→ WHAT TO PRODUCE: The entire listing is to be repeated verbatim.

→ SUPPLIED INFORMATION:
-- Begin --

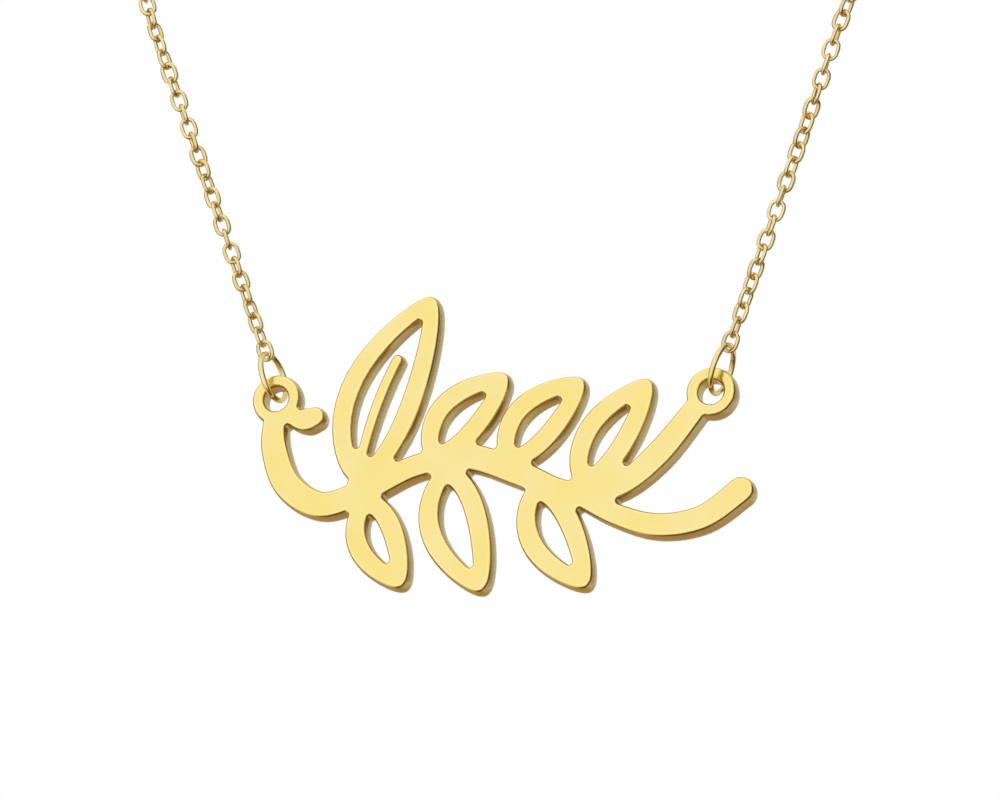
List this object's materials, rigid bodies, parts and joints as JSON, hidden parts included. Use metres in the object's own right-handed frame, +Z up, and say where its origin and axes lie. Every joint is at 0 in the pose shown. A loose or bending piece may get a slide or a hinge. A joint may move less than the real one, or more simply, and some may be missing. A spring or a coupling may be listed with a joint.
{
  "type": "nameplate necklace",
  "caption": "Fine cable-chain necklace with a flat openwork leaf-spray nameplate hung between two jump rings, kept in its worn form.",
  "frame": {"origin": "the nape, in the middle of the clasp, where the necklace sits on the back of the neck", "axes": "+Z is up, +X is to the right in the picture, and the plate faces -Y"},
  "size_m": [0.1156, 0.1167, 0.114],
  "materials": {
    "plate_gold": "polished yellow-gold plating on a flat face, with softened cut edges",
    "ring_gold": "polished yellow-gold plated wire",
    "chain_gold": "bright yellow-gold plated cable-chain wire",
    "clasp_gold": "polished yellow-gold plated barrel"
  },
  "bodies": {
    "chain": {"jump_ring_left": "ring_gold", "jump_ring_right": "ring_gold", "end_link_left": "chain_gold", "end_link_right": "chain_gold", "chain_left": "chain_gold", "chain_right": "chain_gold", "clasp_link_left": "chain_gold", "clasp_link_right": "chain_gold", "clasp": "clasp_gold"},
    "plate": {"nameplate": "plate_gold"}
  },
  "joints": [
    {"name": "plate_swing", "type": "hinge", "parent": "chain", "child": "plate", "pos_m": [0, -0.11, -0.09559], "axis": [1, 0, 0], "range_deg": [-45, 75]}
  ]
}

-- End --

→ THE RESPONSE:
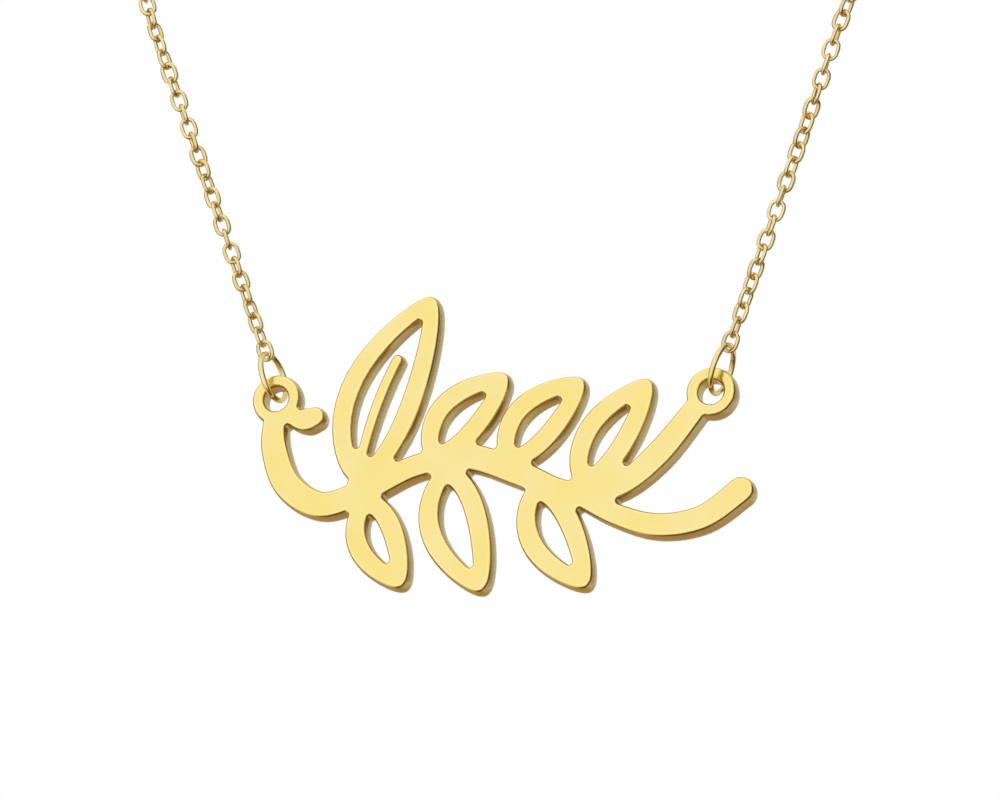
List this object's materials, rigid bodies, parts and joints as JSON, hidden parts included. Use metres in the object's own right-handed frame, +Z up, and say where its origin and axes lie. Every joint is at 0 in the pose shown. A loose or bending piece may get a slide or a hinge. A joint may move less than the real one, or more simply, and some may be missing. A spring or a coupling may be listed with a joint.
{
  "type": "nameplate necklace",
  "caption": "Fine cable-chain necklace with a flat openwork leaf-spray nameplate hung between two jump rings, kept in its worn form.",
  "frame": {"origin": "the nape, in the middle of the clasp, where the necklace sits on the back of the neck", "axes": "+Z is up, +X is to the right in the picture, and the plate faces -Y"},
  "size_m": [0.1156, 0.1167, 0.114],
  "materials": {
    "plate_gold": "polished yellow-gold plating on a flat face, with softened cut edges",
    "ring_gold": "polished yellow-gold plated wire",
    "chain_gold": "bright yellow-gold plated cable-chain wire",
    "clasp_gold": "polished yellow-gold plated barrel"
  },
  "bodies": {
    "chain": {"jump_ring_left": "ring_gold", "jump_ring_right": "ring_gold", "end_link_left": "chain_gold", "end_link_right": "chain_gold", "chain_left": "chain_gold", "chain_right": "chain_gold", "clasp_link_left": "chain_gold", "clasp_link_right": "chain_gold", "clasp": "clasp_gold"},
    "plate": {"nameplate": "plate_gold"}
  },
  "joints": [
    {"name": "plate_swing", "type": "hinge", "parent": "chain", "child": "plate", "pos_m": [0, -0.11, -0.09559], "axis": [1, 0, 0], "range_deg": [-45, 75]}
  ]
}